Some other studies [3] suggest that untreated CE is detrimental to the IVF outcomes. However, the CE mentioned in these articles was diagnosed under hysteroscopy examination. Our study found that for RIF patients who were diagnosed CE due to abnormal hysteroscopy findings, antibiotic treatment can greatly increase implantation rate (18.6 vs. 4.9 %) and ongoing pregnancy rate (29.3 vs. 7.4 %) in subsequent transfer cycle (P < 0.05). Hysteroscopy can cover all uterine cavity, which facilitates the observation of endometrial thickness and vessel-filling state so that endometrial receptivity can be evaluated. CE diagnosed through hysteroscopy is likely to be correlated with chronic infection, since antibiotic treatment can clean the occult bacterial infection and increases embryo implantation rate.
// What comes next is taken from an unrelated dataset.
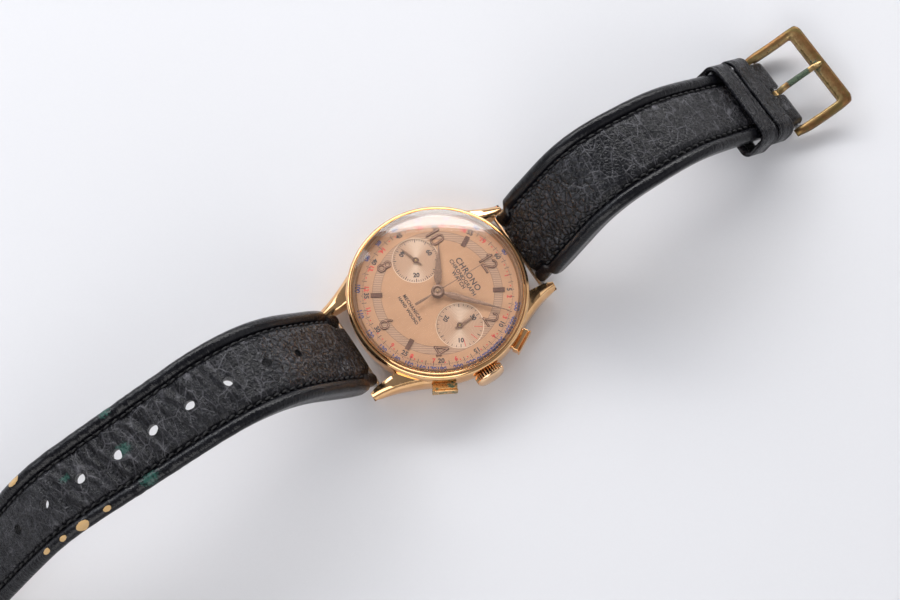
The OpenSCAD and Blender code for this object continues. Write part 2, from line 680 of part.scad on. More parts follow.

To sum up, RIF is a difficult problem in IVF-ET, and the causes need to be investigated. CE occurs frequently in RIF patients, but the diagnosis methods are imperfect. Our results showed the discrepancy between pathology and hysteroscopy. In the clinical practice, diagnostic hysteroscopy should be a regular test for RIF patients, exploring the whole uterine cavity and detecting the presence of hyperemia, mucosal edema, and micropolyps, manifestations that can easily be ignored. The diagnosis of histological CE may be hampered by inadequate staining and preservation of the endometrial tissue, or plasma cell mimicking; Pipelle aspiration cannot show the whole endometrium condition, and so the antibiotic treatment cannot enhance IVF outcomes, though it can, sometimes, improve pathological manifestations. Therefore, we may conclude that diagnostic hysteroscopy has more clinical value in diagnosing infectious CE and the further antibiotic treatment for RIF patients.

This is a retrospective study with limited data. It requires prospective random controlled trial to further determine the mechanism of how histological CE and hysteroscopy CE influence the subsequent cycle IVF outcome of RIF patients.